Under these facts it is difficult to believe that Ford would have been acquitted of murder or convicted of voluntary manslaughter even in a separate trial in which the court barred Clemons’ comments about Ford’s desire for knife practice. Ford admitted that he wielded the knife, but claimed at trial that he did so only because he thought the victim was hurting Clemons. So he, Ford, swung the knife to keep the victim away. Had he intended to merely wave the knife around as a deterrent, however, it is unlikely that he would plunge it into the victim’s chest with enough force to pierce the victim’s lung and heart. Forensic evidence produced at trial described such a wound as the cause of death. The evidence further showed the presence of small incised wounds on the victim’s fingers, which are indicative of defensive wounds. This suggests that Ford swung the knife at least once before inflicting the deeper wound to the heart and lung.

*218We reject Ford’s contention that the admission of Clemons’ statement in the joint trial severely prejudiced his defense by suggesting that Ford acted with premeditation. The intent requirement of first degree murder does not require a well-thought-out plan in advance of the killing; rather, all that is necessary is that the fatal act be accompanied by a contemporaneous intent to kill or knowledge that one’s actions are likely to result in great bodily harm or death. Accordingly, we hold that Ford’s assertion of ineffective assistance of trial counsel fails under the Strickland standard and the trial court properly dismissed the post-conviction petition on that basis.

B

We reach a similar result on the second assertion of ineffective assistance of trial counsel — failure of the defense attorney to move to quash Ford’s arrest and suppress his confession. The confession contained exculpatory statements as to his mental state. As a trial tactic, moving to suppress a statement containing exculpatory matters might be viewed as counterproductive, especially given the expected testimony of Krystal Warren, whose eyewitness account was particularly damning. In fact, given the strength of the State’s case, Ford’s only hope for presenting a mitigating mental state was to use his own statements from the confession and to testify at trial regarding his mental state at the time of the stabbing. If the confession had been suppressed and Ford then testified at trial, the State could have used his confession in impeachment. If he declined to testify, Warren’s testimony would have provided overwhelming and unrebutted evidence of his role in the slaying. For these reasons, defense counsel clearly did not fall below the standard of objective reasonableness in electing not to challenge the admissibility of his client’s statements to the police.

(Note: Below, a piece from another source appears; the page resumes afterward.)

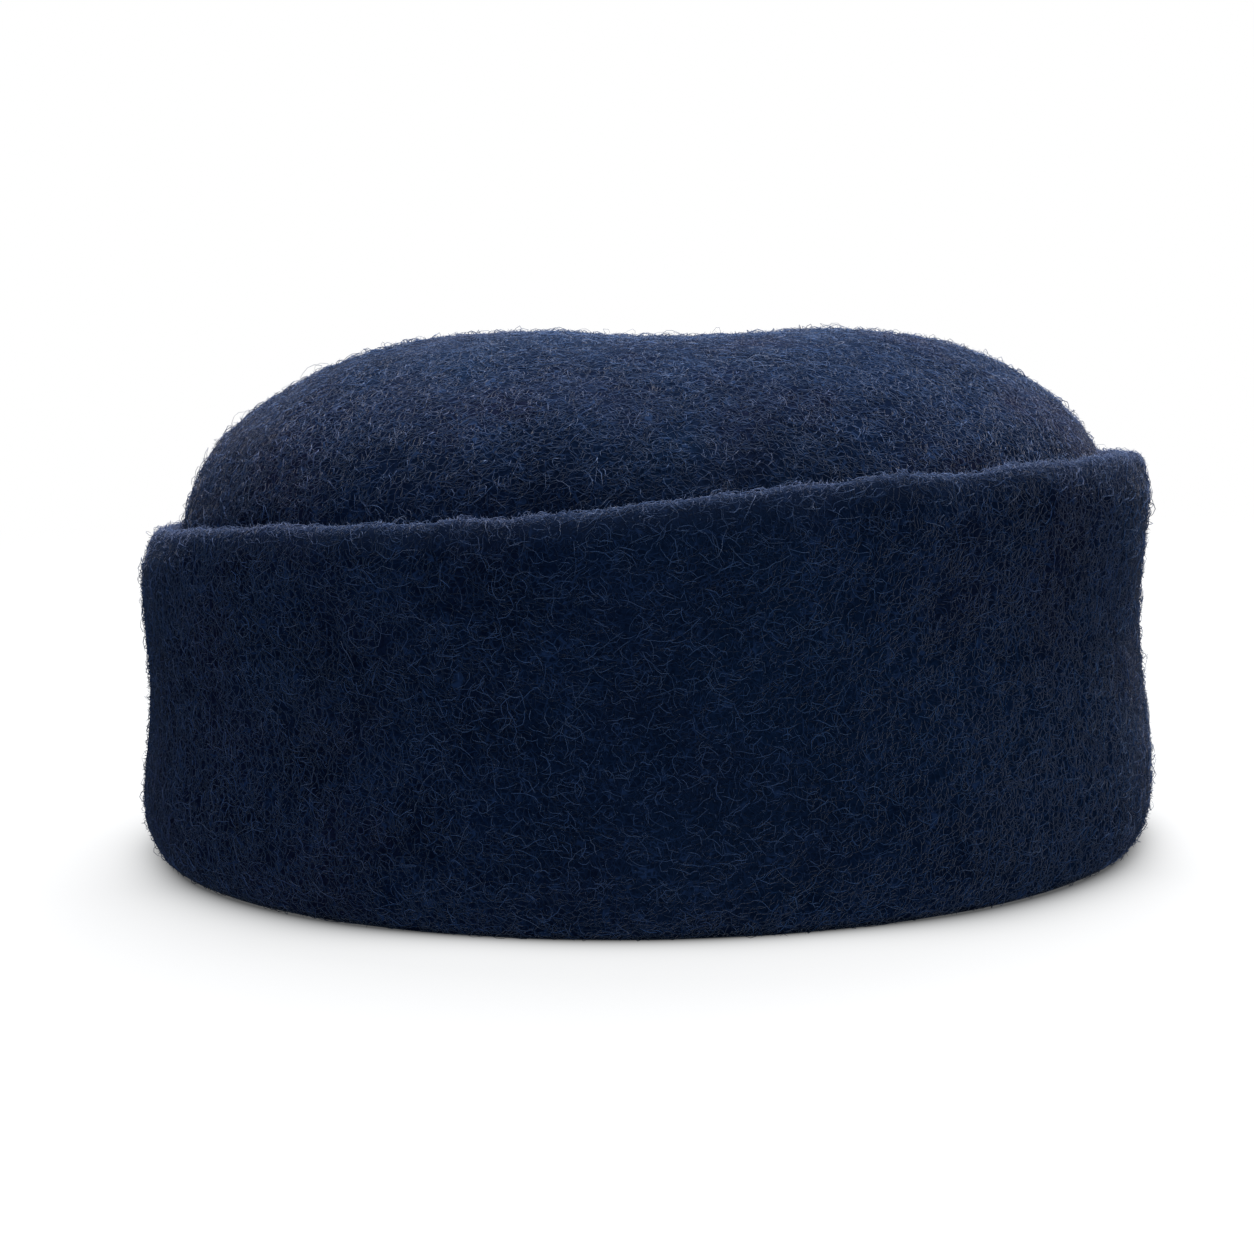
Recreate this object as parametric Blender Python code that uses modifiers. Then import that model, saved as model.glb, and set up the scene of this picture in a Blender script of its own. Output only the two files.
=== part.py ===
"""Felt hat, one seamless felted body: a low soft crown whose brim is turned up as a tall cuff.

Metres, +Z up, resting on z = 0 on its bottom fold. X runs along the head, towards the end where the
cuff stands higher. The felt is one sheet. Its middle line runs in stations from the crown's centre,
over the shoulder, down the wall, round the fold and up the cuff to the rim, at every angle round Z.
"""

import math
from collections import namedtuple

import bmesh
import bpy
from mathutils import Vector

# Driving dimensions
HEAD_LENGTH = 0.198  # room for the head along X, inside the felt
HEAD_WIDTH = 0.168  # room for the head along Y, inside the felt
FELT = 0.003  # thickness of the felt
CROWN_TOP = 0.1115  # floor to the top of the crown's outer face
SHOULDER_RUN = 0.066  # how far the crown's rounded shoulder reaches in from the wall
SHOULDER_DROP = 0.038  # how far that shoulder comes down
CROWN_DIP = 0.0034  # how far the crown's middle sinks
WALL_LEAN = 0.0015  # how far the wall leans in, from the fold up to the shoulder
CUFF_HEIGHT = 0.082  # floor to the cuff's rim where it stands highest at the end
CUFF_STANDOFF = 0.0088  # wall to cuff above the fold, between the middles of the felt
RIM_CURL = 0.0028  # how far the rim curls back in towards the crown
CURL_HEIGHT = 0.0085  # height of the part of the cuff that curls in
FOLD_HEIGHT = 0.0110  # height of the rounded fold at the bottom
FLATTENED = 0.0005  # how much the fold is pressed flat where it rests
RIM_ROUNDING = 0.0014  # radius of the rim's two edges

# How finely the felt is faceted
ANGLES = 60
CROWN_STATIONS = 5
SHOULDER_STATIONS = 8
WALL_STATIONS = 4
FOLD_STATIONS = 8
CUFF_STATIONS = 8
CURL_STATIONS = 4

# One row for each section through the hat, at an angle in degrees from +X, anticlockwise from above.
# rim is a share of CUFF_HEIGHT and curl of RIM_CURL. waist and flare are the cuff's stand-off at its
# narrowest and where the curl starts, as shares of CUFF_STANDOFF, and waist_at is the waist's share of
# the cuff's height below the curl. run and drop are shares of SHOULDER_RUN and SHOULDER_DROP.
Section = namedtuple("Section", "angle rim curl waist waist_at flare run drop")
SECTIONS = (
    Section(0, 1.005, 1.05, 0.60, 0.66, 0.88, 0.96, 0.92),
    Section(45, 0.99, 0.85, 0.62, 0.64, 0.88, 0.97, 0.96),
    Section(90, 0.95, 0.70, 0.72, 0.54, 0.90, 1.00, 1.00),
    Section(135, 0.865, 0.95, 0.76, 0.46, 0.86, 1.06, 1.04),
    Section(180, 0.83, 1.45, 0.74, 0.42, 0.80, 1.14, 1.08),
    Section(225, 0.915, 0.95, 0.76, 0.46, 0.86, 1.06, 1.04),
    Section(270, 0.986, 0.70, 0.70, 0.56, 0.90, 1.00, 1.00),
    Section(315, 1.047, 0.85, 0.62, 0.64, 0.88, 0.97, 0.96),
)

# One row for each hollow of the soft crown. x, y and z place its centre as shares of HEAD_LENGTH,
# HEAD_WIDTH and CROWN_TOP, reach_x, reach_y and reach_z are its spread as shares of the same, and
# depth is a share of CROWN_DIP.
Dent = namedtuple("Dent", "x y z reach_x reach_y reach_z depth")
DENTS = (
    Dent(0.06, 0.00, 1.00, 0.13, 0.30, 0.60, 1.00),
    Dent(-0.44, -0.24, 0.72, 0.05, 0.09, 0.10, 0.55),
    Dent(0.42, -0.26, 0.84, 0.05, 0.10, 0.10, 0.40),
    Dent(-0.12, 0.38, 0.86, 0.12, 0.10, 0.12, 0.45),
)

# The middle line of the felt, worked out from the sizes above
HALF_LENGTH = HEAD_LENGTH / 2 + FELT / 2
HALF_WIDTH = HEAD_WIDTH / 2 + FELT / 2
LINE_TOP = CROWN_TOP - FELT / 2
LINE_BOTTOM = FELT / 2 - FLATTENED
FOLD_TOP = LINE_BOTTOM + FOLD_HEIGHT
CROWN_HEART = Vector((0.0, 0.0, CROWN_TOP / 2))  # the crown's hollows sink towards this point

SHOULDER_START = CROWN_STATIONS
WALL_START = SHOULDER_START + SHOULDER_STATIONS
FOLD_START = WALL_START + WALL_STATIONS
CUFF_START = FOLD_START + FOLD_STATIONS
CURL_START = CUFF_START + CUFF_STATIONS
LAST_STATION = CURL_START + CURL_STATIONS

NAVY = (0.012, 0.019, 0.046, 1.0)


def clear_scene():
    for obj in list(bpy.data.objects):
        bpy.data.objects.remove(obj)


def new_collection(name):
    collection = bpy.data.collections.new(name)
    bpy.context.scene.collection.children.link(collection)
    return collection


def section_at(angle):
    """The section through the hat at any angle, smooth all the way round."""
    turn = 360 / len(SECTIONS)
    place = (angle % 360) / turn
    row = int(place)
    t = place - row
    before, here, after, beyond = (SECTIONS[(row + k) % len(SECTIONS)] for k in (-1, 0, 1, 2))

    def blended(p, a, b, q):
        rise = (b - p) / 2
        fall = (q - a) / 2
        ease = t * t * (3 - 2 * t)
        return a + (b - a) * ease + rise * t * (1 - t) ** 2 - fall * t * t * (1 - t)

    columns = zip(before[1:], here[1:], after[1:], beyond[1:])
    return Section(angle, *(blended(*column) for column in columns))


def eased(a, b, t):
    """From a to b, level at both ends."""
    return a + (b - a) * (1 - math.cos(math.pi * t)) / 2


def felt_line(station, section, plan_radius):
    """Share of the head's outline, stand-off from the wall and height of one station of the felt."""
    top_of_wall = 1 - WALL_LEAN / plan_radius
    end_of_top = top_of_wall - SHOULDER_RUN * section.run / plan_radius
    drop = SHOULDER_DROP * section.drop
    if station <= SHOULDER_START:
        return end_of_top * station / CROWN_STATIONS, 0.0, LINE_TOP
    if station <= WALL_START:
        turn = math.pi / 2 * (station - SHOULDER_START) / SHOULDER_STATIONS
        share = end_of_top + (top_of_wall - end_of_top) * math.sin(turn)
        return share, 0.0, LINE_TOP - drop * (1 - math.cos(turn))
    if station <= FOLD_START:
        t = (station - WALL_START) / WALL_STATIONS
        return top_of_wall + (1 - top_of_wall) * t, 0.0, LINE_TOP - drop + (FOLD_TOP - LINE_TOP + drop) * t
    if station <= CUFF_START:
        turn = math.pi * (station - FOLD_START) / FOLD_STATIONS
        return 1.0, CUFF_STANDOFF * (1 - math.cos(turn)) / 2, FOLD_TOP - FOLD_HEIGHT * math.sin(turn)
    waist = CUFF_STANDOFF * section.waist
    flare = CUFF_STANDOFF * section.flare
    start_of_curl = CUFF_HEIGHT * section.rim - CURL_HEIGHT
    if station > CURL_START:
        t = (station - CURL_START) / CURL_STATIONS
        return 1.0, flare - RIM_CURL * section.curl * t * t, start_of_curl + CURL_HEIGHT * t
    t = (station - CUFF_START) / CUFF_STATIONS
    if t < section.waist_at:
        standoff = eased(CUFF_STANDOFF, waist, t / section.waist_at)
    else:
        standoff = eased(waist, flare, (t - section.waist_at) / (1 - section.waist_at))
    return 1.0, standoff, FOLD_TOP + (start_of_curl - FOLD_TOP) * t


def dented(point):
    """A point of the crown, let down into the hollows that it lies in."""
    sink = 0.0
    for dent in DENTS:
        across = (point.x / HEAD_LENGTH - dent.x) / dent.reach_x
        along = (point.y / HEAD_WIDTH - dent.y) / dent.reach_y
        above = (point.z / CROWN_TOP - dent.z) / dent.reach_z
        sink += CROWN_DIP * dent.depth * math.exp(-(across**2 + along**2 + above**2) / 2)
    return point + (CROWN_HEART - point).normalized() * sink


def felt_point(station, turn):
    """Where a station of the felt's middle line lies, at an angle in radians."""
    cosine = math.cos(turn)
    sine = math.sin(turn)
    plan_radius = math.hypot(HALF_LENGTH * cosine, HALF_WIDTH * sine)
    share, standoff, height = felt_line(station, section_at(math.degrees(turn)), plan_radius)
    point = Vector(
        ((HALF_LENGTH * share + standoff) * cosine, (HALF_WIDTH * share + standoff) * sine, height)
    )
    return dented(point) if station < WALL_START else point


def felt_sheet():
    """The felt's middle surface: a plain tube with a ring for each station, carried to its place."""
    sheet = bmesh.new()
    column = [sheet.verts.new((1.0, 0.0, station)) for station in range(LAST_STATION + 1)]
    edges = [sheet.edges.new(pair) for pair in zip(column, column[1:])]
    bmesh.ops.spin(
        sheet,
        geom=column + edges,
        axis=(0, 0, 1),
        cent=(0, 0, 0),
        angle=math.tau,
        steps=ANGLES,
        use_merge=True,
        use_duplicate=False,
    )
    for vert in sheet.verts:
        vert.co = felt_point(round(vert.co.z), math.atan2(vert.co.y, vert.co.x))
    bmesh.ops.remove_doubles(sheet, verts=sheet.verts, dist=FELT / 1000)
    bmesh.ops.recalc_face_normals(sheet, faces=sheet.faces)
    centre_sheet(sheet)
    mesh = bpy.data.meshes.new("felt_body")
    sheet.to_mesh(mesh)
    sheet.free()
    mesh.shade_smooth()
    return mesh


def centre_sheet(sheet):
    """Stands the sheet with the middle of its outline on the origin."""
    xs = [vert.co.x for vert in sheet.verts]
    ys = [vert.co.y for vert in sheet.verts]
    middle = Vector(((min(xs) + max(xs)) / 2, (min(ys) + max(ys)) / 2, 0.0))
    bmesh.ops.translate(sheet, verts=sheet.verts, vec=-middle)


def felt_material():
    material = bpy.data.materials.new("navy_wool_felt")
    material.use_nodes = True
    shader = material.node_tree.nodes["Principled BSDF"]
    shader.inputs["Base Color"].default_value = NAVY
    shader.inputs["Roughness"].default_value = 0.95
    shader.inputs["Metallic"].default_value = 0.0
    return material


def resting_plane(collection):
    """The cutter below the floor that presses the fold flat."""
    side = 2 * (HEAD_LENGTH + HEAD_WIDTH)
    bpy.ops.mesh.primitive_cube_add(size=side, location=(0, 0, -side / 2))
    plane = bpy.context.object
    plane.name = "resting_plane"
    plane.hide_render = True
    plane.display_type = "WIRE"
    for other in plane.users_collection:
        other.objects.unlink(plane)
    collection.objects.link(plane)
    return plane


def felt_body(collection, cutters):
    """The whole hat: crown, wall, fold and cuff are one piece of felt."""
    body = bpy.data.objects.new("felt_body", felt_sheet())
    collection.objects.link(body)
    body.data.materials.append(felt_material())

    thicken = body.modifiers.new("felt_thickness", "SOLIDIFY")
    thicken.thickness = FELT
    thicken.offset = 0.0
    thicken.use_even_offset = True

    rounding = body.modifiers.new("rim_rounding", "BEVEL")
    rounding.width = RIM_ROUNDING
    rounding.segments = 2
    rounding.limit_method = "ANGLE"
    rounding.angle_limit = math.radians(65)

    rest = body.modifiers.new("resting_face", "BOOLEAN")
    rest.operation = "DIFFERENCE"
    rest.object = resting_plane(cutters)
    return body


def build_hat():
    clear_scene()
    felt_body(new_collection("felt_hat"), new_collection("cutters"))


build_hat()
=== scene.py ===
# A felt hat in navy wool: a low soft crown inside a tall turned-up cuff.
# The felt's shell is a finer copy of the hat's solid, and the loose wool on it is made of real fibres.
import math

import bmesh
import bpy
import numpy as np
from mathutils import Matrix, Vector, noise
from mathutils.bvhtree import BVHTree


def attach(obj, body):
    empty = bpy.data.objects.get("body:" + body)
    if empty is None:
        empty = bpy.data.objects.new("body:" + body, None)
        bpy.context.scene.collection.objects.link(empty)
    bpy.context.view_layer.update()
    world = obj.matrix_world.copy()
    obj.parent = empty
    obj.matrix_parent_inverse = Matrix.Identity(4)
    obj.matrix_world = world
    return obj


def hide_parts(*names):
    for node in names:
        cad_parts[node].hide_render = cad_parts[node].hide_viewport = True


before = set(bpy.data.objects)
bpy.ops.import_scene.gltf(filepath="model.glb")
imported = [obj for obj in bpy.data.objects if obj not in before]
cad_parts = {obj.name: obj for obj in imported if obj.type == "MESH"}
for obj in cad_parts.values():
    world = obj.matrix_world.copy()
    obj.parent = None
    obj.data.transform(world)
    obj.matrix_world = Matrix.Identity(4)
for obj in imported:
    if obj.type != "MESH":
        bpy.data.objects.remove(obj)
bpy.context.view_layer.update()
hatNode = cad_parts["felt_body"]
print("frame loaded")


# Shader maths

class Wire:  # a socket that takes part in sums
    def __init__(self, bench, socket):
        self.bench = bench
        self.socket = socket

    def __add__(self, other):
        return self.bench.sum("ADD", self, other)

    def __radd__(self, other):
        return self.bench.sum("ADD", other, self)

    def __sub__(self, other):
        return self.bench.sum("SUBTRACT", self, other)

    def __rsub__(self, other):
        return self.bench.sum("SUBTRACT", other, self)

    def __mul__(self, other):
        return self.bench.sum("MULTIPLY", self, other)

    def __rmul__(self, other):
        return self.bench.sum("MULTIPLY", other, self)

    def __truediv__(self, other):
        return self.bench.sum("DIVIDE", self, other)

    def __abs__(self):
        return self.bench.node("Math", {"operation": "ABSOLUTE"}, {0: self})


class Bench:  # the nodes of one material
    def __init__(self, name):
        self.material = bpy.data.materials.new(name)
        self.material.use_nodes = True
        self.tree = self.material.node_tree
        self.shader = self.tree.nodes["Principled BSDF"]

    def node(self, kind, settings=None, values=None, output=0):
        made = self.tree.nodes.new("ShaderNode" + kind)
        for name, value in (settings or {}).items():
            setattr(made, name, value)
        for key, value in (values or {}).items():
            self.feed(made.inputs[key], value)
        return Wire(self, made.outputs[output])

    def feed(self, socket, value):
        if isinstance(value, Wire):
            self.tree.links.new(value.socket, socket)
        else:
            socket.default_value = value

    def sum(self, operation, first, second):
        return self.node("Math", {"operation": operation}, {0: first, 1: second})

    def mix(self, share, first, second):  # of two colours
        return self.node("Mix", {"data_type": "RGBA"}, {0: share, 6: first, 7: second}, output=2)

    def ramp(self, value, low, high):  # 0 below low, 1 above high, and smooth between
        ends = {"Value": value, "From Min": low, "From Max": high}
        return self.node("MapRange", {"interpolation_type": "SMOOTHSTEP"}, ends)

    def cloud(self, place, scale, detail=1.0, roughness=0.5, distortion=0.0):
        values = {
            "Vector": place,
            "Scale": scale,
            "Detail": detail,
            "Roughness": roughness,
            "Distortion": distortion,
        }
        return self.node("TexNoise", {}, values)

    def finish(self, **values):  # socket names written as words without spaces
        for name, value in values.items():
            self.feed(self.shader.inputs[socketNames[name]], value)
        return self.material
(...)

Moreover, we are far from persuaded that a motion to quash the arrest and suppress the confession would have been successful, given the circumstances. Ford argues in his petition that the police acted improperly in effecting a warrantless arrest at his home. (Payton v. New York (1980), 445 U.S. 573, 63 L. Ed. 2d 639, 100 S. Ct. 1371.) The facts, however, do not support the assertion that the police violated Payton in effecting Ford’s arrest. When the police arrived at Warren’s house to interrogate her, Clemons was present. He and Warren accompanied the police to the station for interviews. The police first spoke to Warren, then to Clemons, who admitted that he and Ford had stabbed the victim. Clemons further *219agreed to accompany the police to an address where Ford could be located. According to the record, the address where Ford was found was not his home address. In any event, the police arrested Ford when he came out onto the porch in response to Clemons’ entreaties. After his arrest, Ford gave police a statement, consistent with his trial testimony, in which -he attempted to show that the stabbing was in response to the victim’s attack on Clemons.

Ford does not assert that the police lacked probable cause for his arrest, but instead argues that his warrantless arrest was tainted by police deception. We agree with the State, however, that the officers’ use of Clemons to aid them in securing a peaceful arrest does not constitute the type of deceptive or coercive conduct that might taint the warrantless arrest of a person in his home. Ford was a suspect in a violent homicide and the murder weapon had not been found at the crime scene. The police reasonably believed that Ford was armed and dangerous and might have material evidence in his possession. Ford might have fled the jurisdiction. If the Payton rule against warrantless arrests in suspects’ homes even applies in this case, we believe that exigent circumstances were present when the police made the arrest. See, e.g., People v. Abney (1980), 81 Ill. 2d 159, 407 N.E.2d 543.

We conclude that Ford’s assertions of ineffective assistance of trial counsel lack merit. The defense strategy was to minimize the severity of the offense, not deny its occurrence. The State had compelling evidence of Ford’s guilt apart from his confession and that of his codefendant.

II

Since we have held that trial counsel’s acts or omissions did not constitute ineffective assistance of counsel, it follows that appellate counsel cannot be found incompetent for failing to assert trial counsel’s incompetence. The record indicates that appellate counsel raised several issues on direct appeal, including a challenge to the court’s refusal to instruct the jury regarding voluntary and involuntary manslaughter and a challenge to the admission of rebuttal testimony tending to show that defendant had admitted a prior, unprovoked stabbing. These and two other issues on appeal were rejected as unpersuasive. This, then, is not a case in which appellate counsel can be faulted for overlooking substantial trial errors that could be viewed as contributing substantially to the conviction. Rather, the claim of ineffective assistance of appellate counsel is wholly derived from the challenge to the trial attorney’s defensive strategies. *220Under the Strickland standard, which applies to review of appellate counsel’s representation also (People v. Caballero (1989), 126 Ill. 2d 248, 533 N.E.2d 1089), Ford must establish that his appellate lawyer’s failure to raise a particular issue was objectively unreasonable and, but for this failure, the conviction or sentence would likely have been reversed. This he cannot do.

For the foregoing reasons, we affirm the trial court’s dismissal of Ford’s post-conviction petition.

Affirmed.

JIGANTI, P.J., and JOHNSON, J., concur.